Jeffrey Blume

Quantitative Foundation Associate Dean of Academic and Faculty Affairs

The University of Virginia School of Data Science announces the appointment of Jeffrey D. Blume as the Quantitative Foundation Associate Dean of Academic and Faculty Affairs, effective July 25.

Blume is currently a tenured Professor of Biostatistics, with secondary appointments in Biomedical Informatics and Biochemistry at Vanderbilt University. He serves as Director of Graduate Education at Vanderbilt’s Data Science Institute and Vice-Chair of Education in the Department of Biostatistics. He is a leading expert in likelihood methods for measuring statistical inference, prediction modeling, and statistical methods for clinical trials. He recently proposed the ‘second-generation’ p-value: an improved tool for statistical inference that is easier to use and interpret and that has better error rate control and lower false discovery rates.

Blume brings to the School of Data Science (SDS) a proven track record of academic leadership and influential research and impactful collaborations in radiology, cancer diagnosis and prediction, nephrology, translational biomedicine, fMRI, and women’s health. He was recently elected a fellow of the American Statistical Association, awarded the Spinoza Chair in Medicine by the University of Amsterdam in 2019, and won multiple awards for teaching, mentoring, and research.

At Vanderbilt, Blume established a Ph.D. program in Biostatistics and served as Director of Graduate Studies for over 10 years. In 2018, he proposed and established an M.S. in Data Science, which was offered in their Data Science Institute, and welcomed their first class the following year. Prior to Vanderbilt, Blume spent eight years at Brown University where he served as Deputy Director of the Biostatistics and Data Management Center for the NCI-funded American College of Radiology Imaging Network. While at Brown, he helped launch their Master of Public Health program and helped design clinical trials evaluating new medical imaging technology.

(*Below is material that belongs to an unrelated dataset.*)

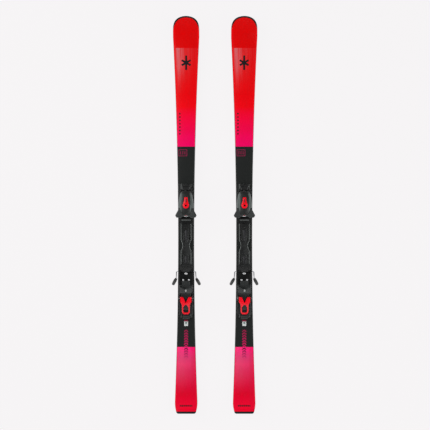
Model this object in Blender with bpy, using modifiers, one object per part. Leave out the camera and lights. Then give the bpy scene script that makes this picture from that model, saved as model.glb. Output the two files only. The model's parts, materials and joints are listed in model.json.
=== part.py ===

Blume’s methodologic research is extensive. He is widely published on topics such as evidential philosophy of statistical inference, likelihood methods, second-generation p-values, prediction modeling, mediation modeling, ROC curves, sequential testing, trial design, empirical Bayes methods for biomedical data, false discovery rates, model selection, and neuroimaging. He has a broad and extensive track record of impactful collaborative work from designing national clinical trials on diagnostic imaging techniques to revising national lung cancer screening guidelines to reduce racial disparities.

Committed to using data science for the common good, Blume was a senior author on a widely publicized paper that proposed revised lung cancer screening guidelines to reduce racial disparities, earning him Vanderbilt’s Chancellor Award for Research Equity, Diversity, and Inclusion.

Blume holds a Ph.D. in Biostatistics from Johns Hopkins University and a B.A. in Statistics from the State University of New York at Buffalo.